# TASK DETAILS:
Write out the whole listing, matching it exactly.

○ ○ ○ ○ ○

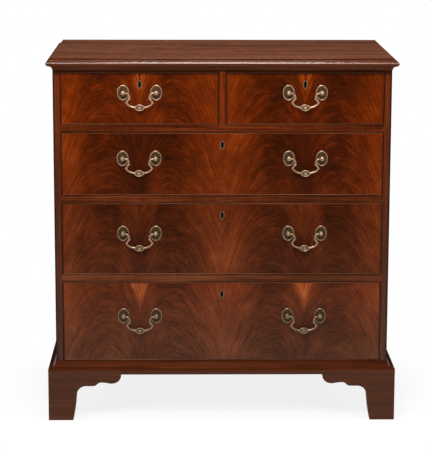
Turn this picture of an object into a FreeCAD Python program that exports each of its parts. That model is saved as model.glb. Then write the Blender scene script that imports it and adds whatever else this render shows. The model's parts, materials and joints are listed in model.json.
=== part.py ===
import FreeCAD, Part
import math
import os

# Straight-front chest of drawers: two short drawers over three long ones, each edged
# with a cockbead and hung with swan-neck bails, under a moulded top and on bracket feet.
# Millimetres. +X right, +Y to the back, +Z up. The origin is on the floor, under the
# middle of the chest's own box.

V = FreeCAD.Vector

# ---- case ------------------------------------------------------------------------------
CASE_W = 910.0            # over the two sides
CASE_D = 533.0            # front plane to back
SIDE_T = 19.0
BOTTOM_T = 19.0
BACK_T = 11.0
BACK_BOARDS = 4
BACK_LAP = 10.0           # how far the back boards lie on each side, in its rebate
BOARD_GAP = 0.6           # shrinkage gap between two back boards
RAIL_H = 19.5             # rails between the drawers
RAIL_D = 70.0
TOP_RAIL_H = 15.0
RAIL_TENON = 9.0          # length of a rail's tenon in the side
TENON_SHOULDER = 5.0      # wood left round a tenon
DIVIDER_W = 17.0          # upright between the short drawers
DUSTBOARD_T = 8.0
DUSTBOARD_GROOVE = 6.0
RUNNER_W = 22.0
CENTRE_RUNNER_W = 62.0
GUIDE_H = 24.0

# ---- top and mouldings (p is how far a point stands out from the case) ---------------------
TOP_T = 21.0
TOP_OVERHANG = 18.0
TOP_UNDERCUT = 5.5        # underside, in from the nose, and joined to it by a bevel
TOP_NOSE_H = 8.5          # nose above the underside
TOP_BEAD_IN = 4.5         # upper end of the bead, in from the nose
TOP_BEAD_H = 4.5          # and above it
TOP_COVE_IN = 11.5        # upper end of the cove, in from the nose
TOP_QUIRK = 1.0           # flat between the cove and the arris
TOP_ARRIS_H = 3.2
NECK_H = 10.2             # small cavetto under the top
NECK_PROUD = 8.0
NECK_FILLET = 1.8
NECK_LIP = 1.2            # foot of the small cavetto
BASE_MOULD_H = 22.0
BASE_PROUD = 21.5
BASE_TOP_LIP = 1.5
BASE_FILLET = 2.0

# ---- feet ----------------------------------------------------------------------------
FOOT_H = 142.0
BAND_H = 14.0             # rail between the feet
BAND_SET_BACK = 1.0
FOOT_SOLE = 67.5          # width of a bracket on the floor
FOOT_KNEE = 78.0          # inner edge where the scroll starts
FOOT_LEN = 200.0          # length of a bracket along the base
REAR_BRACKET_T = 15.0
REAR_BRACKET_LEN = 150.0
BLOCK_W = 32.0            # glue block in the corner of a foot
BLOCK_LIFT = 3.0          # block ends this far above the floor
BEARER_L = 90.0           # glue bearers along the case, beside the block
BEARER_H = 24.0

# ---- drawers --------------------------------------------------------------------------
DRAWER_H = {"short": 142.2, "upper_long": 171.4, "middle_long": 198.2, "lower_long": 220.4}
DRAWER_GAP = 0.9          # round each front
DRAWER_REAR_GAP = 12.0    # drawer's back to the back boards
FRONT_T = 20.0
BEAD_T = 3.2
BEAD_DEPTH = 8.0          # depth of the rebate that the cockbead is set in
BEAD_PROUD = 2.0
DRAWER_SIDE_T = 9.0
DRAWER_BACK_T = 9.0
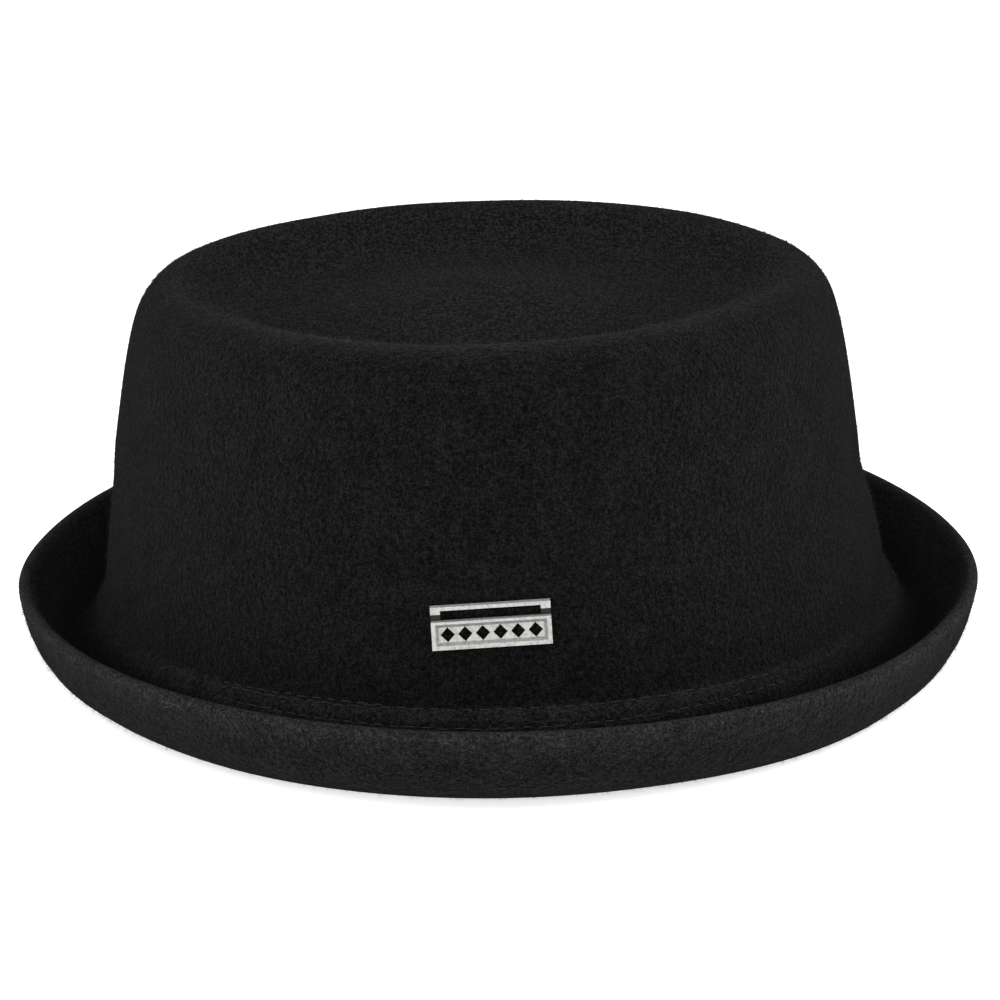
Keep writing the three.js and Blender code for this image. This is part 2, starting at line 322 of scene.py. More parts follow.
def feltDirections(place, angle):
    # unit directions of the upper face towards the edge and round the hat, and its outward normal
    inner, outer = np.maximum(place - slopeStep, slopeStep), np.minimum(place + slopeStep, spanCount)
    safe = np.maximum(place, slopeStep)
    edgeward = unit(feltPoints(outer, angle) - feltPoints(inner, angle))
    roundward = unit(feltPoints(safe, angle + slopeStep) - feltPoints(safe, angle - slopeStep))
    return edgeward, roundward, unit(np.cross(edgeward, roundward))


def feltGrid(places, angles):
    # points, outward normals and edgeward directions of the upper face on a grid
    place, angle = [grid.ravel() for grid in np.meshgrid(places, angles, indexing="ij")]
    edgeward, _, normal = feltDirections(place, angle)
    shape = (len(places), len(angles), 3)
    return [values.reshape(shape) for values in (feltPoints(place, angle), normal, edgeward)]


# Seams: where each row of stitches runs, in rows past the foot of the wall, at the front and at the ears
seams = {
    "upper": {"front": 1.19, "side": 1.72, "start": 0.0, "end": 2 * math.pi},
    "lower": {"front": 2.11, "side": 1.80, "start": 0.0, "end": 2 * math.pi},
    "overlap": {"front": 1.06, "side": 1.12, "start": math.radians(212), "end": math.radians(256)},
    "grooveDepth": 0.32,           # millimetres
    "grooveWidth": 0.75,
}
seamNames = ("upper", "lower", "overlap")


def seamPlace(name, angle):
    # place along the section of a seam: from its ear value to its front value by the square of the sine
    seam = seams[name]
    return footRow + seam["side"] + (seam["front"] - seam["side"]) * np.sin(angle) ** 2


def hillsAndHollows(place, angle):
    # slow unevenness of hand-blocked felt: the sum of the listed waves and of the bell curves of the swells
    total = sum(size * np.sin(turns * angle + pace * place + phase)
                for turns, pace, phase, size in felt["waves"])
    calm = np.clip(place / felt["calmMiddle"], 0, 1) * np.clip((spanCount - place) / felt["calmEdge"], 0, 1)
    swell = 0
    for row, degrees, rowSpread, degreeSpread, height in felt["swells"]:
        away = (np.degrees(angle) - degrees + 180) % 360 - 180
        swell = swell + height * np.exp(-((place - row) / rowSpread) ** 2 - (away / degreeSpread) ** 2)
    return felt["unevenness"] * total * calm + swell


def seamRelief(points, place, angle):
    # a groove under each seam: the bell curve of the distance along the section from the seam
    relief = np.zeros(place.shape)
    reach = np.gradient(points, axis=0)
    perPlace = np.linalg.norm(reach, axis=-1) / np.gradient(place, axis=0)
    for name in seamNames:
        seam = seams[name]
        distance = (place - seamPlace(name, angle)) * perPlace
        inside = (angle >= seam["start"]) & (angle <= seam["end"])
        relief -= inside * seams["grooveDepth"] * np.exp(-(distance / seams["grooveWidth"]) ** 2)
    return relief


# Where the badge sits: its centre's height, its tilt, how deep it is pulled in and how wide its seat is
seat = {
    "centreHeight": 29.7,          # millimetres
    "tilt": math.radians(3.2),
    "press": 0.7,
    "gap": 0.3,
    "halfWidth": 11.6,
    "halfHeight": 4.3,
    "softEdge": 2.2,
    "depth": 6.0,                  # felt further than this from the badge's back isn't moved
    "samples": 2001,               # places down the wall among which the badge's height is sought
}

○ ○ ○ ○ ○

# PROBLEM SOLUTION:
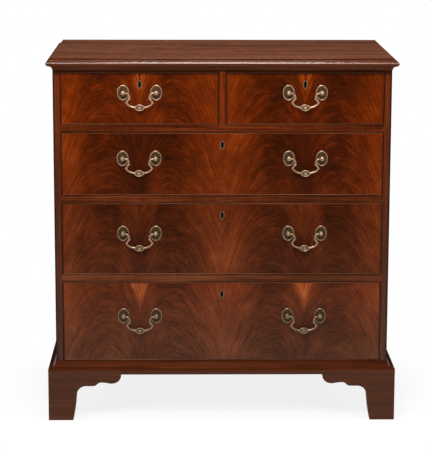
Turn this picture of an object into a FreeCAD Python program that exports each of its parts. That model is saved as model.glb. Then write the Blender scene script that imports it and adds whatever else this render shows. The model's parts, materials and joints are listed in model.json.
=== part.py ===
import FreeCAD, Part
import math
import os

# Straight-front chest of drawers: two short drawers over three long ones, each edged
# with a cockbead and hung with swan-neck bails, under a moulded top and on bracket feet.
# Millimetres. +X right, +Y to the back, +Z up. The origin is on the floor, under the
# middle of the chest's own box.

V = FreeCAD.Vector

# ---- case ------------------------------------------------------------------------------
CASE_W = 910.0            # over the two sides
CASE_D = 533.0            # front plane to back
SIDE_T = 19.0
BOTTOM_T = 19.0
BACK_T = 11.0
BACK_BOARDS = 4
BACK_LAP = 10.0           # how far the back boards lie on each side, in its rebate
BOARD_GAP = 0.6           # shrinkage gap between two back boards
RAIL_H = 19.5             # rails between the drawers
RAIL_D = 70.0
TOP_RAIL_H = 15.0
RAIL_TENON = 9.0          # length of a rail's tenon in the side
TENON_SHOULDER = 5.0      # wood left round a tenon
DIVIDER_W = 17.0          # upright between the short drawers
DUSTBOARD_T = 8.0
DUSTBOARD_GROOVE = 6.0
RUNNER_W = 22.0
CENTRE_RUNNER_W = 62.0
GUIDE_H = 24.0

# ---- top and mouldings (p is how far a point stands out from the case) ---------------------
TOP_T = 21.0
TOP_OVERHANG = 18.0
TOP_UNDERCUT = 5.5        # underside, in from the nose, and joined to it by a bevel
TOP_NOSE_H = 8.5          # nose above the underside
TOP_BEAD_IN = 4.5         # upper end of the bead, in from the nose
TOP_BEAD_H = 4.5          # and above it
TOP_COVE_IN = 11.5        # upper end of the cove, in from the nose
TOP_QUIRK = 1.0           # flat between the cove and the arris
TOP_ARRIS_H = 3.2
NECK_H = 10.2             # small cavetto under the top
NECK_PROUD = 8.0
NECK_FILLET = 1.8
NECK_LIP = 1.2            # foot of the small cavetto
BASE_MOULD_H = 22.0
BASE_PROUD = 21.5
BASE_TOP_LIP = 1.5
BASE_FILLET = 2.0

# ---- feet ----------------------------------------------------------------------------
FOOT_H = 142.0
BAND_H = 14.0             # rail between the feet
BAND_SET_BACK = 1.0
FOOT_SOLE = 67.5          # width of a bracket on the floor
FOOT_KNEE = 78.0          # inner edge where the scroll starts
FOOT_LEN = 200.0          # length of a bracket along the base
REAR_BRACKET_T = 15.0
REAR_BRACKET_LEN = 150.0
BLOCK_W = 32.0            # glue block in the corner of a foot
BLOCK_LIFT = 3.0          # block ends this far above the floor
BEARER_L = 90.0           # glue bearers along the case, beside the block
BEARER_H = 24.0

# ---- drawers --------------------------------------------------------------------------
DRAWER_H = {"short": 142.2, "upper_long": 171.4, "middle_long": 198.2, "lower_long": 220.4}
DRAWER_GAP = 0.9          # round each front
DRAWER_REAR_GAP = 12.0    # drawer's back to the back boards
FRONT_T = 20.0
BEAD_T = 3.2
BEAD_DEPTH = 8.0          # depth of the rebate that the cockbead is set in
BEAD_PROUD = 2.0
DRAWER_SIDE_T = 9.0
DRAWER_BACK_T = 9.0
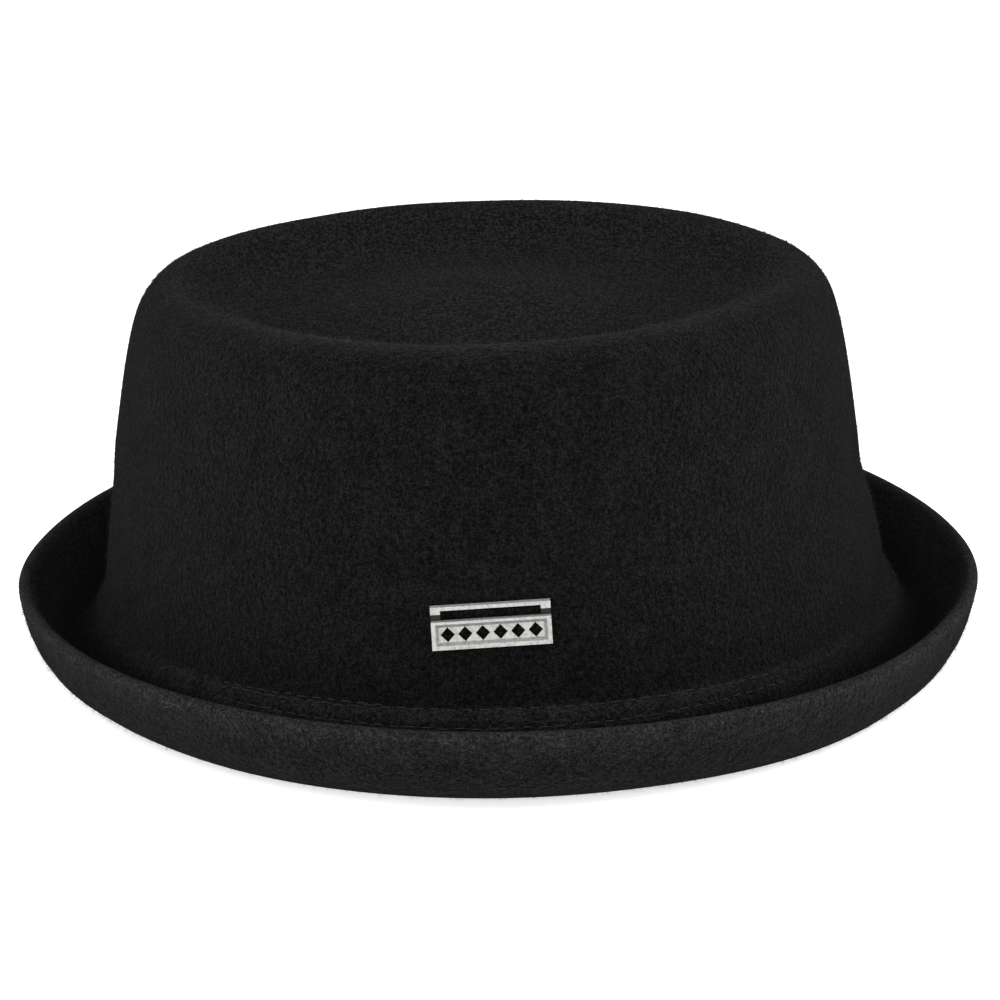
Keep writing the three.js and Blender code for this image. This is part 2, starting at line 322 of scene.py. More parts follow.
def feltDirections(place, angle):
    # unit directions of the upper face towards the edge and round the hat, and its outward normal
    inner, outer = np.maximum(place - slopeStep, slopeStep), np.minimum(place + slopeStep, spanCount)
    safe = np.maximum(place, slopeStep)
    edgeward = unit(feltPoints(outer, angle) - feltPoints(inner, angle))
    roundward = unit(feltPoints(safe, angle + slopeStep) - feltPoints(safe, angle - slopeStep))
    return edgeward, roundward, unit(np.cross(edgeward, roundward))


def feltGrid(places, angles):
    # points, outward normals and edgeward directions of the upper face on a grid
    place, angle = [grid.ravel() for grid in np.meshgrid(places, angles, indexing="ij")]
    edgeward, _, normal = feltDirections(place, angle)
    shape = (len(places), len(angles), 3)
    return [values.reshape(shape) for values in (feltPoints(place, angle), normal, edgeward)]


# Seams: where each row of stitches runs, in rows past the foot of the wall, at the front and at the ears
seams = {
    "upper": {"front": 1.19, "side": 1.72, "start": 0.0, "end": 2 * math.pi},
    "lower": {"front": 2.11, "side": 1.80, "start": 0.0, "end": 2 * math.pi},
    "overlap": {"front": 1.06, "side": 1.12, "start": math.radians(212), "end": math.radians(256)},
    "grooveDepth": 0.32,           # millimetres
    "grooveWidth": 0.75,
}
seamNames = ("upper", "lower", "overlap")


def seamPlace(name, angle):
    # place along the section of a seam: from its ear value to its front value by the square of the sine
    seam = seams[name]
    return footRow + seam["side"] + (seam["front"] - seam["side"]) * np.sin(angle) ** 2


def hillsAndHollows(place, angle):
    # slow unevenness of hand-blocked felt: the sum of the listed waves and of the bell curves of the swells
    total = sum(size * np.sin(turns * angle + pace * place + phase)
                for turns, pace, phase, size in felt["waves"])
    calm = np.clip(place / felt["calmMiddle"], 0, 1) * np.clip((spanCount - place) / felt["calmEdge"], 0, 1)
    swell = 0
    for row, degrees, rowSpread, degreeSpread, height in felt["swells"]:
        away = (np.degrees(angle) - degrees + 180) % 360 - 180
        swell = swell + height * np.exp(-((place - row) / rowSpread) ** 2 - (away / degreeSpread) ** 2)
    return felt["unevenness"] * total * calm + swell


def seamRelief(points, place, angle):
    # a groove under each seam: the bell curve of the distance along the section from the seam
    relief = np.zeros(place.shape)
    reach = np.gradient(points, axis=0)
    perPlace = np.linalg.norm(reach, axis=-1) / np.gradient(place, axis=0)
    for name in seamNames:
        seam = seams[name]
        distance = (place - seamPlace(name, angle)) * perPlace
        inside = (angle >= seam["start"]) & (angle <= seam["end"])
        relief -= inside * seams["grooveDepth"] * np.exp(-(distance / seams["grooveWidth"]) ** 2)
    return relief


# Where the badge sits: its centre's height, its tilt, how deep it is pulled in and how wide its seat is
seat = {
    "centreHeight": 29.7,          # millimetres
    "tilt": math.radians(3.2),
    "press": 0.7,
    "gap": 0.3,
    "halfWidth": 11.6,
    "halfHeight": 4.3,
    "softEdge": 2.2,
    "depth": 6.0,                  # felt further than this from the badge's back isn't moved
    "samples": 2001,               # places down the wall among which the badge's height is sought
}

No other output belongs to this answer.